For ambitious career agents, the allure of setting up an independent practice can be hard to resist. The ability to source products from multiple manufacturers, charge fees and run a business unfettered by carrier restrictions are among the many attractions. Yet, going independent also carries a downside: Advisors stand to lose the support structure and services they enjoyed while wedded to their career agency.
Enter the producer group: a gathering of independent advisors who, at the most basic level, provide a forum for sharing expertise, best practices and a framework through which to collaborate on cases. The largest producer groups–First Financial Resources, M Financial Group, National Financial Partners and Sagemark Consulting Private Wealth Services, among them–have achieved such size that, their proponents argue, the groups effectively substitute for much that is lost when transitioning to independence.
"The producer group has to a significant degree taken the place of the culture, collegiality and sense of belonging associated with the career agency system," says Jim Gelder, CEO of NFP Insurance Services, Inc. and executive vice president of National Financial Partners, New York, which has 225-plus members. "Within the group, the producer remains independent while securing access to services and expertise that would be difficult to obtain operating on their own."
"I could duplicate the resources and structure of a producer group, but it would be time-consuming and very expensive," adds Patrick Murphy, a partner and relationship manager at Lenox Advisors, a New York-based firm and an NFP member company. "To be able to tap into this model provides a tremendous leg up."
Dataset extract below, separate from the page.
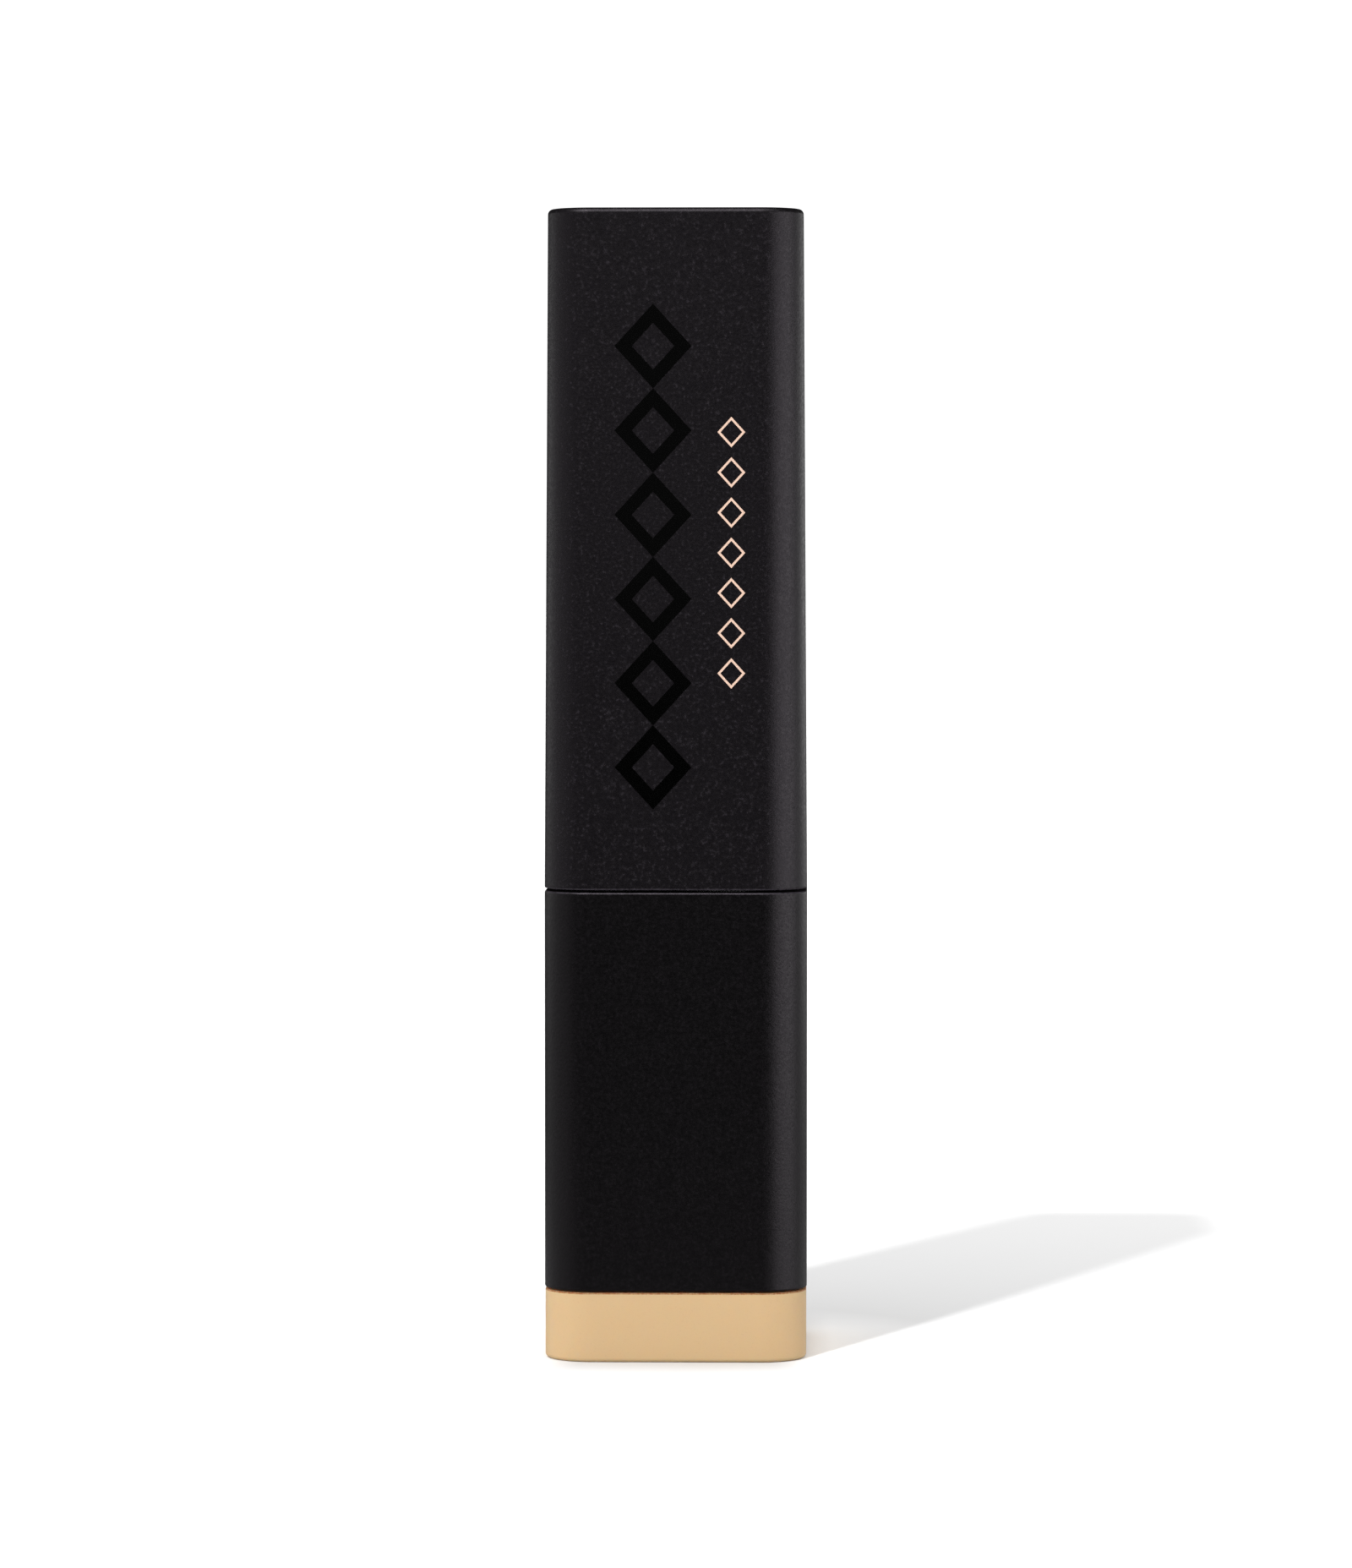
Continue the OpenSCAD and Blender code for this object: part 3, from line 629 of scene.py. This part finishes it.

High among the advantages available to members of such producer groups, sources tell National Underwriter, is the ability to quickly secure insurance and financial services expertise not available in one's own practice. Advisors increasingly require such outside skills because of the expanding body of knowledge required to competently service clients in such areas as wealth transfer, business succession planning, executive benefits and asset management.
To assist a client requiring an employee stock ownership plan, for example, Lenox Advisors connected with an NFP member firm that has advanced expertise in ESOPs, a complicated planning area in which relatively few advisors are knowledgeable. Jim McClure, a partner with Murphy at Lenox Advisors' Chicago-based office, acknowledges that his firm could have allied with an unaffiliated company having the requisite expertise.
But, he says, the process was far quicker working through NFP because the member firm's capabilities had already been vetted. Being part of a family of practices also tends to align the interests of companies within the group. An unaffiliated firm, notes Murphy, might have given low priority to the ESOP request–or turned it down–if the client engagement were deemed to be insufficiently profitable.
Beyond access to third-party expertise, another attraction of producer groups is the ability to learn about best practices. Jim Niedzinski, a principal of The Capstone Group, a Southfield, Mich.-based member firm of Lincoln Financial Advisors, Philadelphia, Pa., says he's gained exposure to practice management techniques through a Lincoln Financial producer group catering to the high net worth. The unit, Sagemark Consulting Private Wealth Services, claims some 200 members among Lincoln's 7,200-plus affiliated advisors.
That exposure has prompted Niedzinski to make changes to his business. He has, for example, adopted a rigid fee structure to help qualify prospects and filter out those who don't meet his client profile. Niedzinski now also avails clients of a password-protected online "vault," where they can go to store and download key estate planning documents, such as wills, trusts and healthcare proxies. The Web access came in handy recently, he says, when hospital personnel needed to retrieve a power of attorney document on behalf of an incapacitated client.
"My affiliation with Sagemark has been a tremendously positive experience," says Niedzinski. "The ideas-sharing has been priceless, as has been the culture of the group, which is caught, not taught. It's like catching a good disease."
McClure, too, says his experience with NFP has been equally enlightening. "When I joined, I got a real education," he says. "I'm a more astute business person than I was five years ago."
Advisors aren't the only ones benefiting from the sharing of intellectual capital. Company staff–office managers, paraplanners, marketing and back-office professionals–also frequently learn about productivity-enhancing practices through conventions, in-classroom instruction, conference calls and online forums hosted by their producer groups.